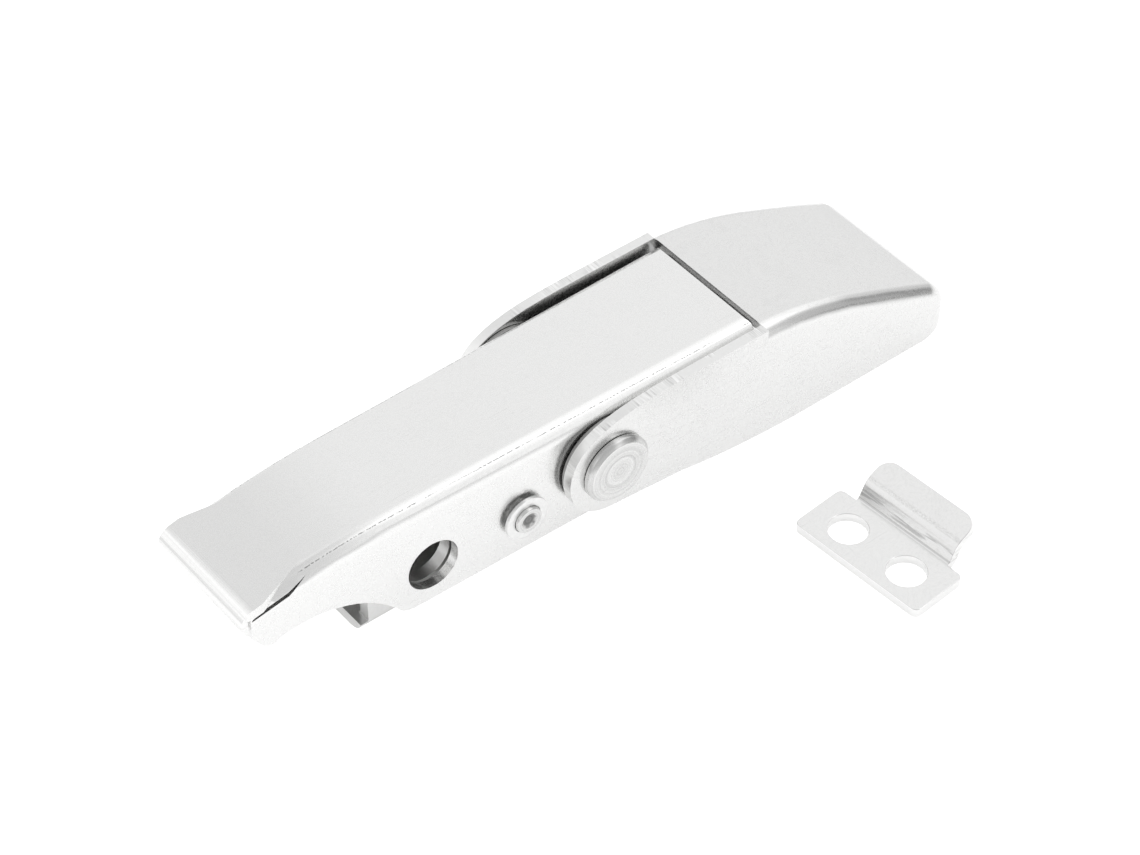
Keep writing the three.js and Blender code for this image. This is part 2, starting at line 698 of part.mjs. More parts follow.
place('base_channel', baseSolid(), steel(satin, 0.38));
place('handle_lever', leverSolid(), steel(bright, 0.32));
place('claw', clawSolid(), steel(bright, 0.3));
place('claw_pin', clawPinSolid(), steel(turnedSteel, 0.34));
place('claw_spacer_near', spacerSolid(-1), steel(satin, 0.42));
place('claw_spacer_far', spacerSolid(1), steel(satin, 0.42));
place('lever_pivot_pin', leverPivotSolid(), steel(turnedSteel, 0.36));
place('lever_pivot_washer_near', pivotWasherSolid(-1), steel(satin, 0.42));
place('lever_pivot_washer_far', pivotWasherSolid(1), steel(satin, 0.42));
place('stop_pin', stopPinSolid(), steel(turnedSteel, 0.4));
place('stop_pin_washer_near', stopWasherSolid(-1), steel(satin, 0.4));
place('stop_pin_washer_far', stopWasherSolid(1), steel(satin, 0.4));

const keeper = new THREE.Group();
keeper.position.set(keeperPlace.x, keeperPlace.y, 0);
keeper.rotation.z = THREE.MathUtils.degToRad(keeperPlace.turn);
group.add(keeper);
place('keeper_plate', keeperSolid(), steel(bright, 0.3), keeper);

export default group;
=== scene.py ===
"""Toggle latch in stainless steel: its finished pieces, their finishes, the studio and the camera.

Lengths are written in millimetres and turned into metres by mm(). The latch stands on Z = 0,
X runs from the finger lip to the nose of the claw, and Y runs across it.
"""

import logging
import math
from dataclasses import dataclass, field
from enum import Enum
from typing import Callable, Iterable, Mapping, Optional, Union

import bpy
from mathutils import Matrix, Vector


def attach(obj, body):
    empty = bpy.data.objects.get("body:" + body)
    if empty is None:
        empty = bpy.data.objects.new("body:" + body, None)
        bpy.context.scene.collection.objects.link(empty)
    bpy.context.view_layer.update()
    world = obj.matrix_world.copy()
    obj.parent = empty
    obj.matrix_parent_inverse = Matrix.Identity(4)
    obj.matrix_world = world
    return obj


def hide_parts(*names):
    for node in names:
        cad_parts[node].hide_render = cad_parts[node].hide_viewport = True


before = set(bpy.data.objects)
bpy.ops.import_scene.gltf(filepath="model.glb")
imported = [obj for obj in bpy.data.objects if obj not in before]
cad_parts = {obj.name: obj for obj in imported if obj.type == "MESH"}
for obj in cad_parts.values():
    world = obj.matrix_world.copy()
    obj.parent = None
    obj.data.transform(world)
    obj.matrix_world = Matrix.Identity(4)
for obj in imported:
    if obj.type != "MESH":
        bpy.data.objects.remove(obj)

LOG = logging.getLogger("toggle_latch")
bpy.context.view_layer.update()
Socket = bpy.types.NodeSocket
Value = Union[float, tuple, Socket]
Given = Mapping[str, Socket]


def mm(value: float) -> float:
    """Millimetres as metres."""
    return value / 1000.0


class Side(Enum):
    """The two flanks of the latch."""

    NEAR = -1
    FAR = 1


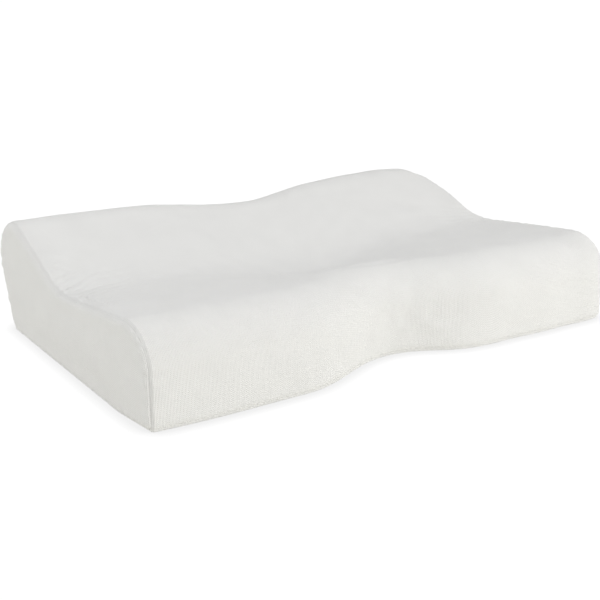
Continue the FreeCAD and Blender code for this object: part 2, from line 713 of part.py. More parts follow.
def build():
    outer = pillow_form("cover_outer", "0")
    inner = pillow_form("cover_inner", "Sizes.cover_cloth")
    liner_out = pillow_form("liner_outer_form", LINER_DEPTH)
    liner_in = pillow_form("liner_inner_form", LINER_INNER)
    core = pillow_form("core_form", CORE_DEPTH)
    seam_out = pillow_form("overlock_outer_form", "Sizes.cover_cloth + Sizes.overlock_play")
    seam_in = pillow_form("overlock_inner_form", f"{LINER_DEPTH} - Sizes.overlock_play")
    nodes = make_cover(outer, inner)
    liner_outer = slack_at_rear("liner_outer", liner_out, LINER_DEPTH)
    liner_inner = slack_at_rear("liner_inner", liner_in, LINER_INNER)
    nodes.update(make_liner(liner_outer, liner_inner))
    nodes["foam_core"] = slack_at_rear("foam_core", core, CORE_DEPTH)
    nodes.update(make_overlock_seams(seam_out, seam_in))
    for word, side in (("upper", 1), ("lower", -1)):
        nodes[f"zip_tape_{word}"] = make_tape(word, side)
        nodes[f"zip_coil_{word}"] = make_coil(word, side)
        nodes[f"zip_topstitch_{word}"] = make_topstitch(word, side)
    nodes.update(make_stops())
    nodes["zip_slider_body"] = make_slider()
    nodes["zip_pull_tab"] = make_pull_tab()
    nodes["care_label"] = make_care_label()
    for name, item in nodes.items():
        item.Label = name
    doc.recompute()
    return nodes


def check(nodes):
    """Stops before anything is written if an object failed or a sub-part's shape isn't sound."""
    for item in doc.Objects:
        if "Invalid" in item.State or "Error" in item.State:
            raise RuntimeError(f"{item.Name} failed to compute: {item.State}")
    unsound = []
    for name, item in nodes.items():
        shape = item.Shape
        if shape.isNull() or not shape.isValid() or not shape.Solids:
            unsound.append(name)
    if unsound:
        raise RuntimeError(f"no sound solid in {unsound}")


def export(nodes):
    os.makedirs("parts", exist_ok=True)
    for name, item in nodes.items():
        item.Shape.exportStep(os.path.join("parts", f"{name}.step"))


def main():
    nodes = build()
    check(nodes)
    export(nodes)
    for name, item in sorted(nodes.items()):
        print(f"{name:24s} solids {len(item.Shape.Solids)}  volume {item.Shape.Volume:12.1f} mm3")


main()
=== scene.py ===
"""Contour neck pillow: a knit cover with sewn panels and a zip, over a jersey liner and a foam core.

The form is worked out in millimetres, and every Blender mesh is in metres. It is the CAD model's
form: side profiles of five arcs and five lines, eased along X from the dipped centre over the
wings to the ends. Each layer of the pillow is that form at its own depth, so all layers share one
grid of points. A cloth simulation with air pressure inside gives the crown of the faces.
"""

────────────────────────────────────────

## [Given task]
Reproduce exactly the lines from the line with "const keeper = new THREE.Group();" to the line with "if empty is", both end lines included.

## [Solution to the exercise]
const keeper = new THREE.Group();
keeper.position.set(keeperPlace.x, keeperPlace.y, 0);
keeper.rotation.z = THREE.MathUtils.degToRad(keeperPlace.turn);
group.add(keeper);
place('keeper_plate', keeperSolid(), steel(bright, 0.3), keeper);

export default group;
=== scene.py ===
"""Toggle latch in stainless steel: its finished pieces, their finishes, the studio and the camera.

Lengths are written in millimetres and turned into metres by mm(). The latch stands on Z = 0,
X runs from the finger lip to the nose of the claw, and Y runs across it.
"""

import logging
import math
from dataclasses import dataclass, field
from enum import Enum
from typing import Callable, Iterable, Mapping, Optional, Union

import bpy
from mathutils import Matrix, Vector


def attach(obj, body):
    empty = bpy.data.objects.get("body:" + body)
    if empty is None:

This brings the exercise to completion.